One impact of the staffing problems has been an increase in the rate of "abandoned calls," in which a 911 caller disconnects without making contact with the call center. Out of more than 621,000 calls in 2020, more than 35,000 were abandoned.
"Every center will experience abandoned calls; the goal is to keep them as low as possible," the report read. "There are many reasons for abandoned calls, including those who 'pocket dial,' realize they have misdialed, or become frustrated waiting for an answer and hang up. Additionally, when staff members are on another line, incoming calls cannot be answered right away. Regardless of the reason, this creates additional work as staff must try to re-establish contact with the caller to determine if there is an actual emergency."
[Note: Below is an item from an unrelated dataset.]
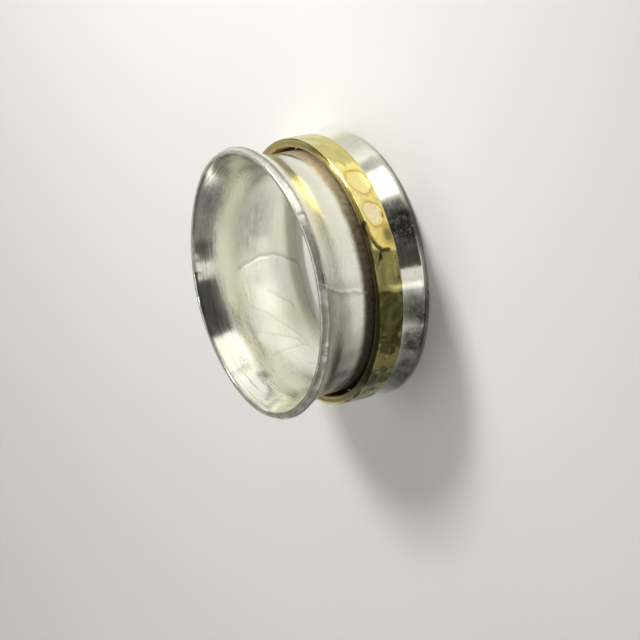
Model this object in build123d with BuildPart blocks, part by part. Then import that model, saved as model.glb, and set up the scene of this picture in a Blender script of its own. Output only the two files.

"That's an unfortunate number, it's a sad number, it's a concerning number," Edwards said.
The report also shows that in 2020, call-takers took more than 21,000 hours of leave -- the equivalent of about 8.3 weeks per person. That same year, dispatchers used nearly 15,000 hours of leave, which comes out to about 9.3 weeks per person.
Several recommendations were also made in the report, including moving to a 12-hour shift cycle and transitioning the division's supervision from law enforcement to civilian.
"I think in general, there's going to be more roles for civilians to take on in first responder agencies, as recruitment is very low," Edwards said.
These recommendations come at a critical time, as calls for service tend to increase in Boston in the summer months. The report said the volume could increase from 1,600 to 2,400 per day.